Este país se hizo -hasta hace un tiempo precioso- en base a la cultura del esfuerzo. Los inmigrantes rurales o urbanos se deslomaron para que sus hijos encontraran las oportunidades laborales e intelectuales que ellos no habían podido conseguir. Los abuelos tenían en claro que sin esfuerzo no podía haber logros.
Para mis antepasados la educación era un bien preciado, que permitía insertarse en la vida social, alcanzar un lenguaje de intercambio, perfeccionarse, ilustrarse, crecer. Acceder a las profesiones liberales.

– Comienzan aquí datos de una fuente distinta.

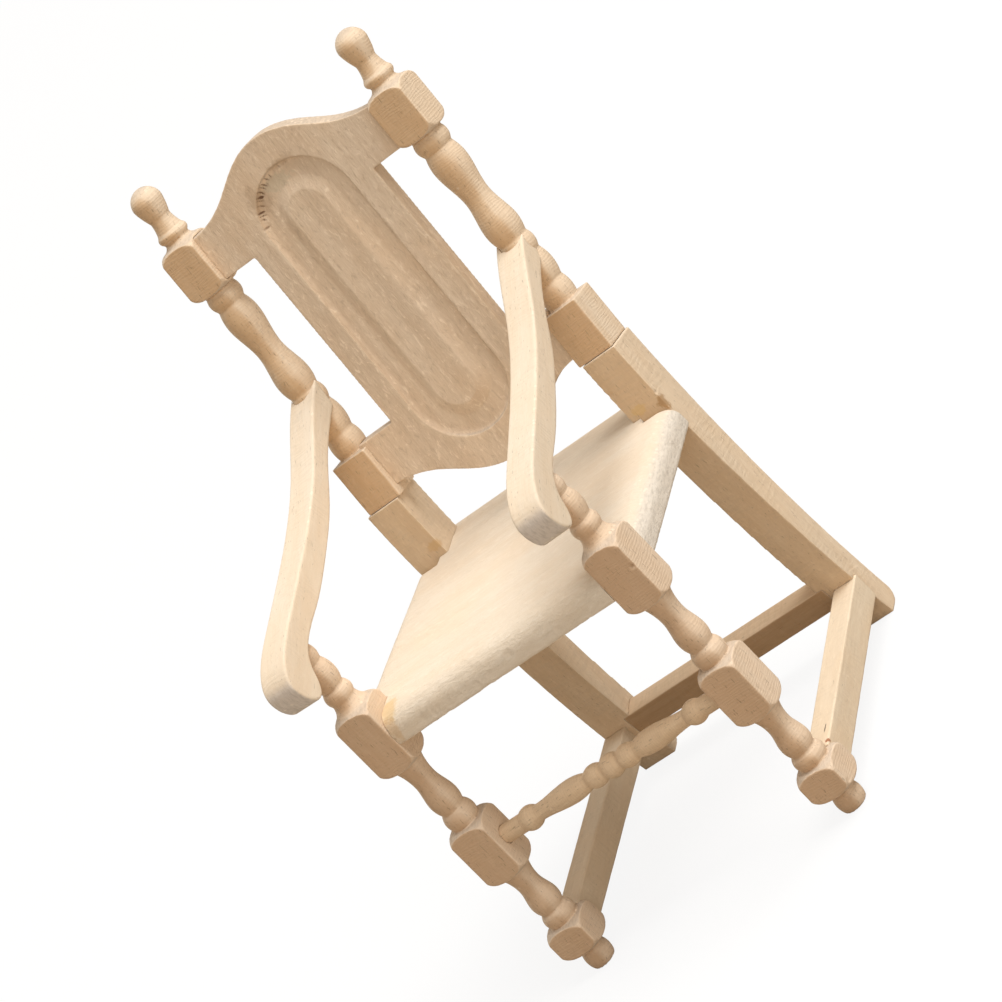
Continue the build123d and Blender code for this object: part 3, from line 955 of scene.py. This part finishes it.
# %% warm sky
world = bpy.data.worlds.new("warm room")
bpy.context.scene.world = world
world.use_nodes = True
world.node_tree.nodes.clear()
w = Wiring(world.node_tree)
walls = w.node("ShaderNodeBackground")
walls.inputs["Color"].default_value = rgb(1.0, 0.9, 0.78)
walls.inputs["Strength"].default_value = 0.33
backdrop = w.node("ShaderNodeBackground")
backdrop.inputs["Color"].default_value = rgb(1.0, 1.0, 1.0)
sky = w.node("ShaderNodeMixShader")
w.feed(sky.inputs["Fac"], w.node("ShaderNodeLightPath").outputs["Is Camera Ray"])
w.feed(sky.inputs[1], walls.outputs["Background"])
w.feed(sky.inputs[2], backdrop.outputs["Background"])
w.feed(w.node("ShaderNodeOutputWorld").inputs["Surface"], sky.outputs["Shader"])
bpy.context.scene.view_settings.view_transform = "Standard"

# %% [markdown]
# ## Camera
#
# The camera looks down on the chair from its front right, through a long lens, and is rolled
# so that the back points to the upper left. Azimuth, elevation and roll are turned into the
# camera's three axes directly.

# %% camera
AZIMUTH, ELEVATION, ROLL = (math.radians(a) for a in (32.53, 19.15, -46.54))
DISTANCE = 574.6 * MM
LENS, SENSOR = 183.87, 36.0
AIM = Vector((1.81, 0.48, 44.38)) * MM
back = Vector((
    math.sin(AZIMUTH) * math.cos(ELEVATION),
    -math.cos(AZIMUTH) * math.cos(ELEVATION),
    math.sin(ELEVATION),
))
level = Vector((math.cos(AZIMUTH), math.sin(AZIMUTH), 0))
upright = back.cross(level)
right = math.cos(ROLL) * level + math.sin(ROLL) * upright
up = math.cos(ROLL) * upright - math.sin(ROLL) * level
camera = bpy.data.objects.new("camera", bpy.data.cameras.new("camera"))
bpy.context.scene.collection.objects.link(camera)
camera.data.sensor_width = SENSOR
camera.data.lens = LENS
camera.data.clip_start = 0.01
camera.data.clip_end = 20.0
camera.rotation_mode = "QUATERNION"
axes = Matrix((right, up, back)).transposed()
camera.rotation_quaternion = axes.to_quaternion()
camera.location = AIM + back * DISTANCE
bpy.context.scene.camera = camera
print("camera at, mm:", [round(v / MM, 1) for v in camera.location])
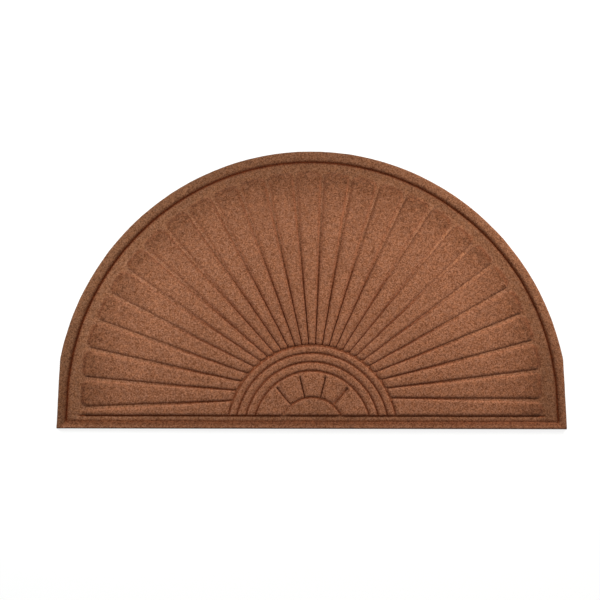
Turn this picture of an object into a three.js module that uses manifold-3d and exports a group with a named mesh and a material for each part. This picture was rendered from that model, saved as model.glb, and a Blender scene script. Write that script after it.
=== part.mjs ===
// Half-round doormat: a moulded fibre face with a pressed fan relief, on a rubber backing.
// Millimetres, +Z up. The plan is drawn from the middle of the straight front edge, with +Y
// towards the round edge. The finished mat is then moved so that its middle is on the Z axis.

import * as THREE from 'three';
import { mergeVertices } from 'three/addons/utils/BufferGeometryUtils.js';
import Module from 'manifold-3d';

// Outline: a straight front edge, two short straight sides and one arc.
const HALF_WIDTH = 495.3;
const ARC_RADIUS = 500.6;
const ARC_CENTRE_Y = 63;
const ARC_STEPS = 60;
const MAT_DEPTH = ARC_CENTRE_Y + ARC_RADIUS;

// Heights above the ground.
const BACKING_THICKNESS = 1.8;
const BOND_GAP = 0.3;
const FACE_BOTTOM = BACKING_THICKNESS + BOND_GAP;
const GROOVE_BOTTOM = 4;
const FLOOR = 5.6;
const PAD_TOP = 9.4;

// Section of the rim, from the cut edge of the face inwards: a soft bead, then a narrow crease,
// then the low floor. The distances hold on the short sides. Each other edge stretches them.
const FACE_EDGE = 1;
const ARC_RIM_STRETCH = 1.16;
const FRONT_RIM_STRETCH = 0.83;
const RIM_SECTION = [
  { across: 0, height: FACE_BOTTOM },
  { across: 0, height: 4.4 },
  { across: 0.9, height: 6.8 },
  { across: 2.8, height: 8.3 },
  { across: 6, height: 9 },
  { across: 10.5, height: 8.8 },
  { across: 14, height: 7.7 },
  { across: 16, height: 5.9 },
  { across: 17, height: GROOVE_BOTTOM },
  { across: 18.4, height: 5 },
  { across: 21, height: FLOOR },
];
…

El lema imperante era “ saber es poder”. Poder no como intencionalidad psicológica. Poder como dominio de la realidad, como posibilidad para ser mejor.

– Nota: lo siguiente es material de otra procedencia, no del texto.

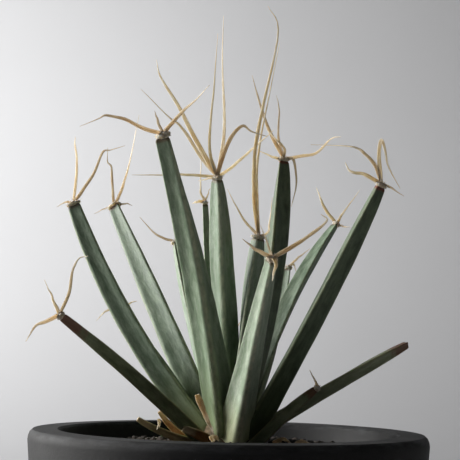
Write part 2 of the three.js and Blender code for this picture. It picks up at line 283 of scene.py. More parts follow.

Pero aquel país al que llegaron se convirtió en otro, muy distinto. Y los valores cambiaron, o se trastocaron o se humillaron. Todo comenzó a denigrarse en las últimas décadas. Sin forzar las precisiones de fecha se inició un retroceso lento pero seguro en la economía, en la política, en la salud y, por supuesto, en la educación. Pero ahora se suma la “demagogia educativa”. Eliminar los aplazos en la escuela primaria y otros cambios que se pretenden en la Provincia de Buenos Aires, flexibilizar el régimen educativo en general aumentan esa denigración.

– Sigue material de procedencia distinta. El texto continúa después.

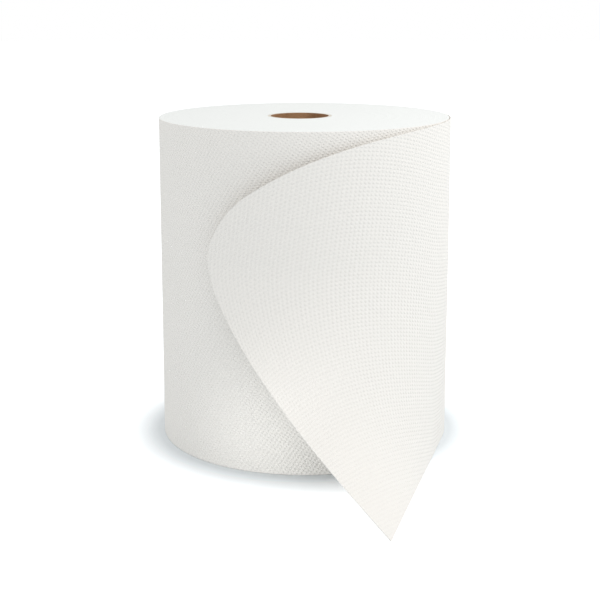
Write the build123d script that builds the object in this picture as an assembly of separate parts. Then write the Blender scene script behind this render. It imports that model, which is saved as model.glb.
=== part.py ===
from build123d import *
import os
from math import acos, atan2, cos, degrees, hypot, pi, radians, sin, sqrt

# Hard-wound paper towel roll, standing on its end with its loose end drawn out.
# Millimetres, +Z up. The origin is on the core's axis, at the base.
# Angles round the roll are in degrees from the front (-Y), positive towards +X.

# Web and core
WEB_WIDTH = 210.0          # width of the paper web, so the height of the roll
WOUND_RADIUS = 94.0        # radius of the wound turns under the loose one
SHEET = 0.5                # free thickness of the embossed paper
CORE_BORE = 38.0           # inner diameter of the cardboard tube
CORE_WALL = 2.0            # wall of the cardboard tube
CORE_OFFSET = 3.0          # how far the outer turns sit off the core's axis, towards +X

# Spiral lines of turns on the two cut ends, one for each band of turns
BAND = 14.0                # paper between two lines
LINE_WIDTH = 0.5
LINE_DEPTH = 0.4
LINE_MARGIN = 5.0          # plain paper beside the core and inside the outer turn

# Butt joint of the tube's inner ply, a helical groove
PLY_STRIP = 75.0           # width of the board strip that the tube is wound from
PLY_GAP = 0.8              # gap between two turns of the strip
PLY_DEPTH = 0.5            # thickness of one ply
PLY_START = 170.0          # degrees round the bore where the joint meets the base

# Loose end: the last turn leaves the roll at its root. Its lower edge is drawn out over the floor,
# straight to a tip, and its upper edge stays wound and slides down the roll.
ROOT_ANGLE = 100.0         # where the loose turn leaves the turn under it
ROOT_GAP = 0.3             # how far it lies off that turn there
TIP_RIGHT = 46.6           # the tip's place on the floor, right of the roll's own axis
TIP_FRONT = 188.2          # and in front of it
UPPER_LAST_ANGLE = -33.3   # how far round the roll the upper edge still lies
UPPER_GAP = 10.0           # how far it has come off the roll there
UPPER_GAP_SHAPE = 1.5      # above 1, it stays close to the roll for longer
PULL_HEIGHT = 130.4        # above it, the sheet hangs straight down from its upper edge
PULL_SHAPE = 1.58          # above 1, the sheet turns softly from hanging to drawn out
SECTIONS = 15              # level sections that the sheet is lofted through
SECTION_POINTS = 14        # points on each
OVERRUN = 1.06             # the sections run past the cut end by this share, and are trimmed to it

# Upper edge of the loose end, from the roll's rim to the soft corner above the cut end: share of
# the way along the sheet, and height as a share of the web. It starts above the web and the cut
# end's points end below it, so that the sheet is trimmed right through.
UPPER_EDGE = [
    (0.32, 1.014), (0.42, 0.993), (0.5, 0.979), (0.6, 0.962), (0.7, 0.932), (0.8, 0.889),
    (0.9, 0.816), (0.96, 0.749), (0.99, 0.688),
]
CUT_HEIGHTS = [0.629, 0.5, 0.38, 0.262, 0.167, 0.086, 0.0, -0.057]
TRIM_REACH = 150.0         # the trimming tool's size past the roll

core_radius = CORE_BORE / 2 + CORE_WALL
turn_step = ROOT_GAP + SHEET
root_radius = WOUND_RADIUS + ROOT_GAP
tip_distance = hypot(TIP_RIGHT, TIP_FRONT)
tangent_angle = degrees(atan2(TIP_RIGHT, TIP_FRONT) + acos(root_radius / tip_distance))
lower_round = root_radius * radians(ROOT_ANGLE - tangent_angle)
lower_length = lower_round + sqrt(tip_distance**2 - root_radius**2)
line_first = core_radius + LINE_MARGIN
line_last = WOUND_RADIUS - LINE_MARGIN
line_turns = round((line_last - line_first) / BAND)


def on_roll(radius, angle, height=0.0):
    """A point at a distance from the roll's own axis, at an angle from the front."""
    turned = radians(angle)
    return Vector(CORE_OFFSET + radius * sin(turned), -radius * cos(turned), height)


def lower_edge(share):
    """Point of the lower edge: round the roll as far as its tangent, then straight to the tip."""
    run = share * lower_length
    turned = ROOT_ANGLE - degrees(min(run, lower_round) / root_radius)
    heading = Vector(-cos(radians(turned)), -sin(radians(turned)))
    return on_roll(root_radius, turned) + heading * max(run - lower_round, 0)


def upper_edge(share):
    """Point of the upper edge, seen from above: round the roll, coming slowly off it."""
    turned = ROOT_ANGLE + (UPPER_LAST_ANGLE - ROOT_ANGLE) * share
    return on_roll(root_radius + UPPER_GAP * share**UPPER_GAP_SHAPE, turned)


def sheet_point(share, height):
    """Point on the inner face of the loose sheet."""
    pull = max(0, 1 - height / PULL_HEIGHT) ** PULL_SHAPE
    upper = upper_edge(share)
    return upper + (lower_edge(share) - upper) * pull + Vector(0, 0, height)


def sheet_section(height):
    """Level section through the loose sheet, from its root to past its cut end."""
    shares = [OVERRUN * i / (SECTION_POINTS - 1) for i in range(SECTION_POINTS)]
    inner = [sheet_point(share, height) for share in shares]
    inner_curve = Spline(*inner)
    outer = [inner[0] + (inner[0] - on_roll(0, 0, height)).normalized() * SHEET]
    for point in inner[1:]:
        along = inner_curve.tangent_at(point)
        outer.append(point + Vector(-along.Y, along.X).normalized() * SHEET)
    outer_curve = Spline(*outer)
    return make_face([inner_curve, Line(inner[-1], outer[-1]), outer_curve, Line(inner[0], outer[0])])


def half_turns(junctions):
    """Half circles that follow each other anticlockwise, each tangent to the next."""
    arcs = []
    for start, end in zip(junctions, junctions[1:]):
        centre = (start + end) / 2
        reach = start - centre
        arcs.append(ThreePointArc(start, centre + Vector(-reach.Y, reach.X), end))
    return arcs


def turn_line_side(growth):
    """Junctions of one side of the spiral line, from the outer turns in to the core."""
    count = 2 * line_turns
    junctions = []
    for i in range(count + 1):
        share = i / count
        radius = line_last + (line_first - line_last) * share + growth
        side = 1 if i % 2 == 0 else -1
        junctions.append(Vector(CORE_OFFSET * (1 - share) + side * radius, 0))
    return junctions


# Core: a spirally wound cardboard tube, cut flush with the paper
core_tube = extrude(Circle(core_radius) - Circle(CORE_BORE / 2), WEB_WIDTH)
bore_round = pi * CORE_BORE
ply_pitch = bore_round * PLY_STRIP / sqrt(bore_round**2 - PLY_STRIP**2)
joint_path = Helix(ply_pitch, WEB_WIDTH + 2 * ply_pitch, CORE_BORE / 2)
joint_start = joint_path @ 0
joint_section = Plane(origin=joint_start, x_dir=(1, 0, 0), z_dir=joint_path % 0) * Rectangle(
    2 * PLY_DEPTH, PLY_GAP
)
ply_joint = sweep(joint_section, path=joint_path, is_frenet=True)
core_tube -= Pos(0, 0, -ply_pitch) * Rot(0, 0, PLY_START) * ply_joint

# Wound turns: one solid whose outer face is the last turn, with a step at the root
last_turn = [
    on_roll(WOUND_RADIUS + turn_step, ROOT_ANGLE),
    on_roll(WOUND_RADIUS + turn_step / 2, ROOT_ANGLE + 180),
    on_roll(WOUND_RADIUS, ROOT_ANGLE),
]
wound_section = make_face(half_turns(last_turn) + [Line(last_turn[-1], last_turn[0])])
wound_turns = extrude(wound_section, WEB_WIDTH)

# Loose end: lofted through its level sections, then trimmed to its upper edge and its cut end
sheet = loft([sheet_section(WEB_WIDTH * i / (SECTIONS - 1)) for i in range(SECTIONS)])
outline = [sheet_point(share, height * WEB_WIDTH) for share, height in UPPER_EDGE]
outline += [sheet_point(1, height * WEB_WIDTH) for height in CUT_HEIGHTS]
edge_points = [Vector(point.X, 0, point.Z) for point in outline]
trim_side = CORE_OFFSET + WOUND_RADIUS + TRIM_REACH
trim_outline = make_face([
    Spline(*edge_points),
    Polyline(
        edge_points[-1],
        Vector(trim_side, 0, edge_points[-1].Z),
        Vector(trim_side, 0, edge_points[0].Z),
        edge_points[0],
    ),
])
loose_end = sheet & extrude(trim_outline, WOUND_RADIUS + TRIM_REACH, both=True)

# Paper: the wound turns and their loose end are one web
towel_roll = wound_turns + loose_end
towel_roll -= extrude(Circle(core_radius), WEB_WIDTH)

# Lines of turns on both cut ends, spiralling the way that the web is wound
line_inner = turn_line_side(0)
line_outer = turn_line_side(LINE_WIDTH)
line_ends = [Line(line_inner[0], line_outer[0]), Line(line_inner[-1], line_outer[-1])]
line_section = make_face(half_turns(line_inner) + half_turns(line_outer) + line_ends)
turn_line = extrude(line_section, LINE_DEPTH)
towel_roll -= turn_line
towel_roll -= Pos(0, 0, WEB_WIDTH - LINE_DEPTH) * turn_line

os.makedirs("parts", exist_ok=True)
export_step(towel_roll, "parts/towel_roll.step")
export_step(core_tube, "parts/core_tube.step")
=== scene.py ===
import bpy
from math import acos, atan2, cos, degrees, hypot, pi, radians, sin, sqrt
from mathutils import Matrix, Vector


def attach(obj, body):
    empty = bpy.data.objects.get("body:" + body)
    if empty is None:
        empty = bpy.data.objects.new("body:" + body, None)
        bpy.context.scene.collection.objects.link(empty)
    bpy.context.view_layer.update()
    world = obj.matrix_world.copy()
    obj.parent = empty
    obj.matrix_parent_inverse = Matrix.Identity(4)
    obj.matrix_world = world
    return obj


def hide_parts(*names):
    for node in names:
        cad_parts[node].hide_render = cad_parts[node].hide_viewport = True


# A hard-wound roll of embossed paper towel, standing on its end with the last turn drawn out to a
# point on the floor. Metres, +Z up, the core's axis at the origin and the front towards -Y.
# Angles round the roll are in degrees from the front, positive towards +X.
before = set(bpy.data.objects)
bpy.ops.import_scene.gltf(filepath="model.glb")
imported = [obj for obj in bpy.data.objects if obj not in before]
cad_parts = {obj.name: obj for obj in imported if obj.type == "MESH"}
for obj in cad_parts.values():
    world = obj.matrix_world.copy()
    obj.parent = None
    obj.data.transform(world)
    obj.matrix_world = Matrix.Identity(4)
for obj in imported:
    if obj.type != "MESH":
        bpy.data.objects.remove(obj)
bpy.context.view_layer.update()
bpy.context.scene.view_settings.view_transform = "Standard"

# Camera: a long lens a little above the rim, tipped down ten degrees. The frame is shifted down so
# that the roll stands high in it and the tip of the loose end fits under it.
CAMERA_PLACE = (0.0035, -0.8256, 0.2933)
CAMERA_TIPPED_DOWN = 10.026
CAMERA_LENS = 76.02
CAMERA_SHIFT = (-0.0085, -0.15)
camera_data = bpy.data.cameras.new("Camera")
camera_data.lens = CAMERA_LENS
camera_data.shift_x, camera_data.shift_y = CAMERA_SHIFT
camera = bpy.data.objects.new("Camera", camera_data)
camera.location = CAMERA_PLACE
camera.rotation_euler = (radians(90 - CAMERA_TIPPED_DOWN), 0, 0)
bpy.context.scene.collection.objects.link(camera)
bpy.context.scene.camera = camera

# Core: a tube of brown recycled board, two plies wound in a spiral round a mandrel, glued, and
# sawn flush with the paper. Its shape comes from the CAD, with the open joint of the inner ply.
WEB_WIDTH = 0.210
SAW_CUT = 0.0001             # what lies nearer than this to an end of the roll is cut by the saw
BOARD_WALL_DARK = "#966f4f"
BOARD_WALL_LIGHT = "#c09672"
BOARD_CUT = "#dcd6cb"
BOARD_FIBRE = 0.0011         # length of the fibre flecks, drawn twice as coarse as real ones
BOARD_CLOUDS = 90.0          # clouds of darker pulp to the metre, one for each 11 mm
BOARD_RELIEF = 0.0002


def colour(hex_value):
    """sRGB hex to the linear colour that the shader takes."""
    parts = [int(hex_value[i:i + 2], 16) / 255 for i in (1, 3, 5)]
    return [p / 12.92 if p <= 0.04045 else ((p + 0.055) / 1.055) ** 2.4 for p in parts] + [1.0]


def add(tree, kind, inputs=None, **settings):
    """Adds a node, with its settings and with its inputs linked or set."""
    made = tree.nodes.new(kind)
    for name, value in settings.items():
        setattr(made, name, value)
    for socket, value in (inputs or {}).items():
        if isinstance(value, bpy.types.NodeSocket):
            tree.links.new(value, made.inputs[socket])
        else:
            made.inputs[socket].default_value = value
    return made


# Grey-brown recycled board: rough, matt, flecked, and almost white where the saw has cut it.
board = bpy.data.materials.new("Spiral-wound core board")
board.use_nodes = True
tree = board.node_tree
tree.nodes.clear()
place = add(tree, "ShaderNodeTexCoord").outputs["Object"]
axes = add(tree, "ShaderNodeSeparateXYZ", {0: place}).outputs
flecks = add(tree, "ShaderNodeTexNoise", {
    "Vector": add(tree, "ShaderNodeMapping", {"Vector": place, "Scale": (1, 1, 3)}).outputs[0],
    "Scale": 1 / BOARD_FIBRE, "Detail": 4.0, "Roughness": 0.65}).outputs["Fac"]
blotches = add(tree, "ShaderNodeTexNoise", {
    "Vector": place, "Scale": BOARD_CLOUDS, "Detail": 3.0}).outputs["Fac"]
mottle = add(tree, "ShaderNodeMath", {0: flecks, 1: blotches}, operation="ADD").outputs[0]
wall = add(tree, "ShaderNodeMix", {
    0: add(tree, "ShaderNodeMapRange", {
        "Value": mottle, "From Min": 0.75, "From Max": 1.25}).outputs[0],
    6: colour(BOARD_WALL_DARK), 7: colour(BOARD_WALL_LIGHT)}, data_type="RGBA").outputs[2]
from_middle = add(tree, "ShaderNodeMath", {
    0: add(tree, "ShaderNodeMath", {
        0: axes["Z"], 1: WEB_WIDTH / 2}, operation="SUBTRACT").outputs[0]},
    operation="ABSOLUTE").outputs[0]
sawn = add(tree, "ShaderNodeMath", {
    0: from_middle, 1: WEB_WIDTH / 2 - SAW_CUT}, operation="GREATER_THAN").outputs[0]
board_colour = add(tree, "ShaderNodeMix", {
    0: sawn, 6: wall, 7: colour(BOARD_CUT)}, data_type="RGBA").outputs[2]
board_bump = add(tree, "ShaderNodeBump", {
    "Height": mottle, "Strength": 0.35, "Distance": BOARD_RELIEF}).outputs[0]
board_shader = add(tree, "ShaderNodeBsdfPrincipled", {
    "Base Color": board_colour, "Roughness": 0.88, "Specular IOR Level": 0.25,
    "Normal": board_bump})
add(tree, "ShaderNodeOutputMaterial", {"Surface": board_shader.outputs[0]})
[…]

Porque en primer lugar no se premia al que pone su energía, sus ganas, su entusiasmo en aprender. Da lo mismo. El mensaje de las autoridades es muy peligroso. “ Si no estudiás, si no mejorás, no pasa nada, igual pasás de grado”. Se iguala al que se rompe por progresar con el que se rasca el ombligo. El que estudia es un idiota. De igual manera a lo que sucede entre los adultos. Cumplas o no cumplas con las leyes igual no se te tiene en cuenta, no pasa nada o pasa poco.